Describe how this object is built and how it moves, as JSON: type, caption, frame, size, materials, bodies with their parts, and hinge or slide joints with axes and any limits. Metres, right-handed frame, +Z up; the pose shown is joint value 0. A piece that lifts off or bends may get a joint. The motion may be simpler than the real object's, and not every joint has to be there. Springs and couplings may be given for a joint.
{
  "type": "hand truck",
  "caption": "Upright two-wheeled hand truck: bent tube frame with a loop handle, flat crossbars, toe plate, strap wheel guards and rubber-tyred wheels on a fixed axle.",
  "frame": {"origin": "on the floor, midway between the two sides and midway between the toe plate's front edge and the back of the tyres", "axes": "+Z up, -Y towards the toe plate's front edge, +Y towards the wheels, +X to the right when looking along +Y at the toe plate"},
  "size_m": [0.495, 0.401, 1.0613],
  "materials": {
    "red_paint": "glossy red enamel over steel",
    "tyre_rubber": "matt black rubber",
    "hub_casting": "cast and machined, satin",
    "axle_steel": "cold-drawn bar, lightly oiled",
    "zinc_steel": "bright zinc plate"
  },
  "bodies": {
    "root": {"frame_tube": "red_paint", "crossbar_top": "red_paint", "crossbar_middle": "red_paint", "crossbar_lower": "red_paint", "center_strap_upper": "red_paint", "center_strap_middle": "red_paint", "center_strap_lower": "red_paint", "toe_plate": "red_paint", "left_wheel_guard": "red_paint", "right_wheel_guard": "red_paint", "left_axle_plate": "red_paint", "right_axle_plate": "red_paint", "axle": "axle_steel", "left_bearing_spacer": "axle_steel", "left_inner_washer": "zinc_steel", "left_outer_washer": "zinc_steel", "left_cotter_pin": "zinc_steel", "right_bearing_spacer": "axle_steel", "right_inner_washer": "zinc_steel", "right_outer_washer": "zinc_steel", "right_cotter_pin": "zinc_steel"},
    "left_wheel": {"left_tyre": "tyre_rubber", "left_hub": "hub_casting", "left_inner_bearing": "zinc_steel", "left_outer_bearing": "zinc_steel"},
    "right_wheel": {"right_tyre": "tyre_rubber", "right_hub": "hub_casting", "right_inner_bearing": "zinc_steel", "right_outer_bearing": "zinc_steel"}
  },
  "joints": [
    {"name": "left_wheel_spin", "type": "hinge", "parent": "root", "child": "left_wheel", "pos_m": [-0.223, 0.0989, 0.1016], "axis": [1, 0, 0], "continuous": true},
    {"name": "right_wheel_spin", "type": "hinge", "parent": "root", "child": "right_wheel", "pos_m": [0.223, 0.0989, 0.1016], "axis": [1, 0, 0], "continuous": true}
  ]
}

○ ○ ○ ○ ○ ○ ○

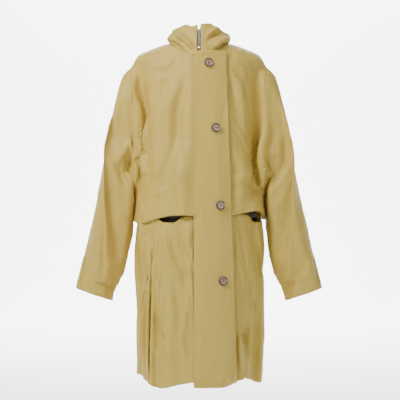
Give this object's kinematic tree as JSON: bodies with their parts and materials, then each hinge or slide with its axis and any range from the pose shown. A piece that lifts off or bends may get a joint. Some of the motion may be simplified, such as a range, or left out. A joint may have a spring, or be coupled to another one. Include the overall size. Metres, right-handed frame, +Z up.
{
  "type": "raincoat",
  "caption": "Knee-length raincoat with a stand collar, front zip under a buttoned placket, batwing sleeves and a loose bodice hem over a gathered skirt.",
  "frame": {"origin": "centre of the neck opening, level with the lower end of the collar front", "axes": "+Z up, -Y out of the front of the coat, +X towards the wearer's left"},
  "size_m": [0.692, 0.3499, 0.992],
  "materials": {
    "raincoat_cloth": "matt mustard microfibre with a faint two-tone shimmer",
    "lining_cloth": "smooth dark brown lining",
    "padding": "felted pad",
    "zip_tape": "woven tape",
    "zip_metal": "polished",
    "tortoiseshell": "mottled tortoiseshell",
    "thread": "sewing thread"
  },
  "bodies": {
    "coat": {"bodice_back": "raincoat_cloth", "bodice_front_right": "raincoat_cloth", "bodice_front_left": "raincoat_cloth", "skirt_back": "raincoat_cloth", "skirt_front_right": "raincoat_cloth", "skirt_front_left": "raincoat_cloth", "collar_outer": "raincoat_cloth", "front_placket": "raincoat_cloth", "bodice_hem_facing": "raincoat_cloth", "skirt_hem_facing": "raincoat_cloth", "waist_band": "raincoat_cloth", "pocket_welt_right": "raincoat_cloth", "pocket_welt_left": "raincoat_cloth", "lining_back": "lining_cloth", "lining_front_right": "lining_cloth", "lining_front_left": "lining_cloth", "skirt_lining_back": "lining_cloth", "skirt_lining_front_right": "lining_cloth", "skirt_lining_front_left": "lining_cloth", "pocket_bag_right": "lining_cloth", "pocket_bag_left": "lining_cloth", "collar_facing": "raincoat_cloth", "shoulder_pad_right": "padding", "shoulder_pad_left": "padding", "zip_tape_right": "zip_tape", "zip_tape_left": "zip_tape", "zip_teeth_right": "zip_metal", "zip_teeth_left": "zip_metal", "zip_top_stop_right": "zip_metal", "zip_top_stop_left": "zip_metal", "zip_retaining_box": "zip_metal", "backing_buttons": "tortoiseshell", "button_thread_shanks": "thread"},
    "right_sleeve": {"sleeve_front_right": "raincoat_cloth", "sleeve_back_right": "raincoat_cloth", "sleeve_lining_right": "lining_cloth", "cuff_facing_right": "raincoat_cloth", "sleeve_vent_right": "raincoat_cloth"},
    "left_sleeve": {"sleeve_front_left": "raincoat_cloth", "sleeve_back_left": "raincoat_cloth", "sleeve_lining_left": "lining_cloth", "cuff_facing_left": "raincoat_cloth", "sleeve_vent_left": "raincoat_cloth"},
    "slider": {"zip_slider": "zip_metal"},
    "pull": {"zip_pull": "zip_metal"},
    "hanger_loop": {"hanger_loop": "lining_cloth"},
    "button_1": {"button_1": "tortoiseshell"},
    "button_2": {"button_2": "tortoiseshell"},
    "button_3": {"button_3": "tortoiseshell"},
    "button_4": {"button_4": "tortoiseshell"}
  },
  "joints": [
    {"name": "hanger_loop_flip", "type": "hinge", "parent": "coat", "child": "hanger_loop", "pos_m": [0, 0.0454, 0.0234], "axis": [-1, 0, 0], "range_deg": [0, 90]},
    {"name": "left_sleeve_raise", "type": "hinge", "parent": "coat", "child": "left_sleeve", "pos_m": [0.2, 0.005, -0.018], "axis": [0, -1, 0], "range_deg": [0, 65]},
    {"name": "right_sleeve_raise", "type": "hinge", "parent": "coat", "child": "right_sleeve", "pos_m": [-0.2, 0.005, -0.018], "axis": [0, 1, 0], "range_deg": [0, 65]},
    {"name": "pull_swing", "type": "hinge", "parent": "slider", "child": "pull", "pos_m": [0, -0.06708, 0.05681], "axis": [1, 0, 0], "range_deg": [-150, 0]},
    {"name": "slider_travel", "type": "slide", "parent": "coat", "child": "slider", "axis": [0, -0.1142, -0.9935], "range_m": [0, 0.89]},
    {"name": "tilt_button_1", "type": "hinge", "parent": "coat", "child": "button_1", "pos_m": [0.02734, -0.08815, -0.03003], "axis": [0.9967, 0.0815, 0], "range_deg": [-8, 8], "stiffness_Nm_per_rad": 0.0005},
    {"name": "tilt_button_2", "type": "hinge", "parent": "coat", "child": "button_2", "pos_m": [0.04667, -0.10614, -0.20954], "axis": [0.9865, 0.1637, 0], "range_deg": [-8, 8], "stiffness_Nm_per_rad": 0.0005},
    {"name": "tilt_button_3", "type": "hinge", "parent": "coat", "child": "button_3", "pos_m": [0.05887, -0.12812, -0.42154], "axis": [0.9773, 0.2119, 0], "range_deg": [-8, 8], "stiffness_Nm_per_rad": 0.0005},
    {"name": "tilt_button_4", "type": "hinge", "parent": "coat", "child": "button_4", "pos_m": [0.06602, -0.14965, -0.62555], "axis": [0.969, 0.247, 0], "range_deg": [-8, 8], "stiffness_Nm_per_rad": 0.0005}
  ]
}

○ ○ ○ ○ ○ ○ ○

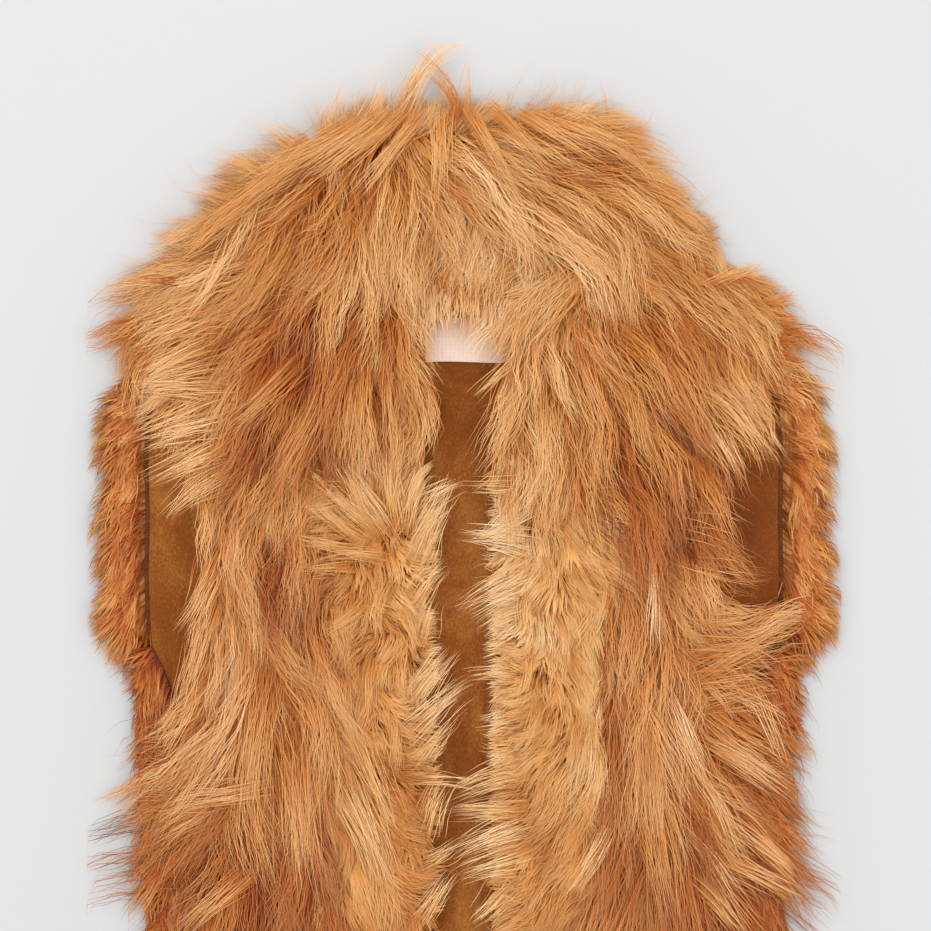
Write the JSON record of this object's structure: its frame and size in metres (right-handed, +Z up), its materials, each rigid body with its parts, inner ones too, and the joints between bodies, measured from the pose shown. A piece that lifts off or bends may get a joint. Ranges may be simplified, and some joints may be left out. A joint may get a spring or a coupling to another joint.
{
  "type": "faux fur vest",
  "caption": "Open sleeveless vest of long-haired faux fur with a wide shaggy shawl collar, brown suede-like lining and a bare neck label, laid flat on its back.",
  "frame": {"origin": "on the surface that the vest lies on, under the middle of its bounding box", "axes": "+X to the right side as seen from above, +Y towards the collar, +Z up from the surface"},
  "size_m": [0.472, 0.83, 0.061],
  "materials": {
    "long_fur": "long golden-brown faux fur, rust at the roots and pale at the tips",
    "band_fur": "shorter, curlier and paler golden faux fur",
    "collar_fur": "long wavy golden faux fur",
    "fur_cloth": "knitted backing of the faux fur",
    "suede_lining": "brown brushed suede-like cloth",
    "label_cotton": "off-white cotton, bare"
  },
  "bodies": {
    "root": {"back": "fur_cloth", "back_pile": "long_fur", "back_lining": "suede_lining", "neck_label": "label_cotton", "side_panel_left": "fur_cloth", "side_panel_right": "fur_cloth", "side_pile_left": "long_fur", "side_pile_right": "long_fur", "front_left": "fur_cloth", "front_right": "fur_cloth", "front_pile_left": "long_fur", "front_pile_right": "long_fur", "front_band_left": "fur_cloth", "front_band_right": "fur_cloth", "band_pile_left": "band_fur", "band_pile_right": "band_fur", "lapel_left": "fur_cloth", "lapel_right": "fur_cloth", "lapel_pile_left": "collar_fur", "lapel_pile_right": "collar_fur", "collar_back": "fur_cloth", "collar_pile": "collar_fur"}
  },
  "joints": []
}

○ ○ ○ ○ ○ ○ ○

Determine the number of lines where the string "parts" occurs, and give that number only.

ANSWER: 3